__Exercise directions__
Keep only the lines from the top of the listing through the one with "the piece that", and reproduce them unaltered.

--- Start of Data records ---

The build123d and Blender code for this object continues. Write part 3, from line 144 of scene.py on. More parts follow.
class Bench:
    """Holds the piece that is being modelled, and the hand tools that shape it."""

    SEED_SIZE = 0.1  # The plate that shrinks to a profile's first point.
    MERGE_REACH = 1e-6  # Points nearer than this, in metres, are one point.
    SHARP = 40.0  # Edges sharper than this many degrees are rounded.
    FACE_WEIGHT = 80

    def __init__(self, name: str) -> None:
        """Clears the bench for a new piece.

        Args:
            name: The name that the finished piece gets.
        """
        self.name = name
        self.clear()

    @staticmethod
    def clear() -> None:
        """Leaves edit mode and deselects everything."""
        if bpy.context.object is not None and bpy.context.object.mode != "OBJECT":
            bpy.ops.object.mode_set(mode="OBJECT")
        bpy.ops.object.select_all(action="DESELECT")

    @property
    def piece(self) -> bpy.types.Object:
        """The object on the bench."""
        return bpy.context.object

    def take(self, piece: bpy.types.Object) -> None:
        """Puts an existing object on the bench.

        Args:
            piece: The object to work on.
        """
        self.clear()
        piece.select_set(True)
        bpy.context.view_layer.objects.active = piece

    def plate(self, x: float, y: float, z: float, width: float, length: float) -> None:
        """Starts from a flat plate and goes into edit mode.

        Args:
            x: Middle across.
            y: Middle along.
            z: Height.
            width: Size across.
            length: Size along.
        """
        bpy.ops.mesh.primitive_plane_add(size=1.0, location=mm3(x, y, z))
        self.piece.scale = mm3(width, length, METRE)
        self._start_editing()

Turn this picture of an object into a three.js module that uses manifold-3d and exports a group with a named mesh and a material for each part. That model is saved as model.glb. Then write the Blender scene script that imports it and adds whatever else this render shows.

--- End of Data records ---

__Response__
The build123d and Blender code for this object continues. Write part 3, from line 144 of scene.py on. More parts follow.
class Bench:
    """Holds the piece that is being modelled, and the hand tools that shape it."""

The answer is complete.